Place item was collected
Albuquerque, New Mexico
Point of Discovery/Informant Bio
John Pope is my father. He was born in the Salt Lake area of Utah but spent most of his growing up years in Vernal, Utah where his father transferred while working for Wheeler Machinery. He lived on a small hobby farm with his parents and siblings from the time he was 6 years old until he was 16. He then moved to Las Vegas with his family for the last half of high school. He lives in Albuquerque, New Mexico with my mother and younger siblings. He is 45 years old. He comes from a Mormon background and is still very religious, but he has a great sense of humor. He is the 3rd child out of 6 siblings and has always been known by his siblings as the tease. He likes to make people laugh especially when they are feeling down.

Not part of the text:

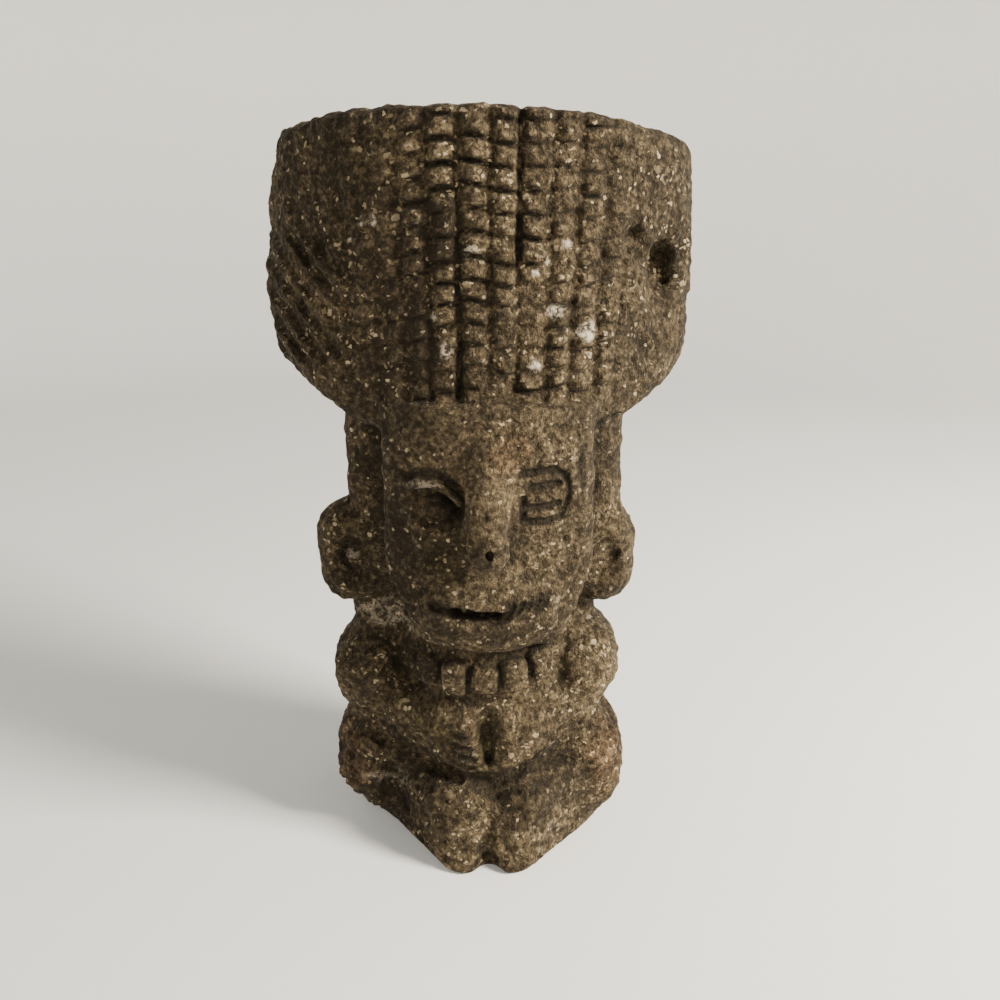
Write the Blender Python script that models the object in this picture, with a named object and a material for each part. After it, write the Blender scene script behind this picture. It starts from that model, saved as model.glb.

I interviewed my father over the phone in a series of phone calls because he still lives in New Mexico and I’m away for college. I would call and ask him to tell a story and then we would end the call so that I could check my recording. I had previously had trouble with recording so I wanted to make sure to capture everything. Every Time I picked up the phone he would answer the phone with some sort of joke before going on to tell me about a story or saying that he had. The atmosphere was really laid back because he and I talk on the phone fairly regularly and he was recounting a familiar story from his childhood that he often told me as a child. He usually just tells the story to his kids or at large family reunions because his siblings like to listen to his humorous retellings of the many times he scared or teased his younger sister Susan. Teasing is one of the ways that my father shows love
When I was in high school and I think it was probably you know my senior year that I did it the most cause when I first moved to Las Vegas we were in a carpool my junior year for most of my junior year until we moved into our house we were renting for the first little while and then we I guess bought a house and then we moved and I was no longer in the carpool so I was driving the last month or so of my junior year. Senior year you know I'd usually always get out to the car Susan was always a little bit shorter behind gathering her stuff up while I got mine so I was out in the car waiting for her and so I'd wait till she was like right in front of the car and then I'd honk the horn really loud and she'd jump and she goes "Stop that!" you know and then I'd [laughs] I'd scare her really good and I then I wouldn't do it you know for a while cause then she'd be anticipating it and so I'd wait for a week or so and then I would do it again you know and she would jump and say "Stop doing that to me!" you know [laughs]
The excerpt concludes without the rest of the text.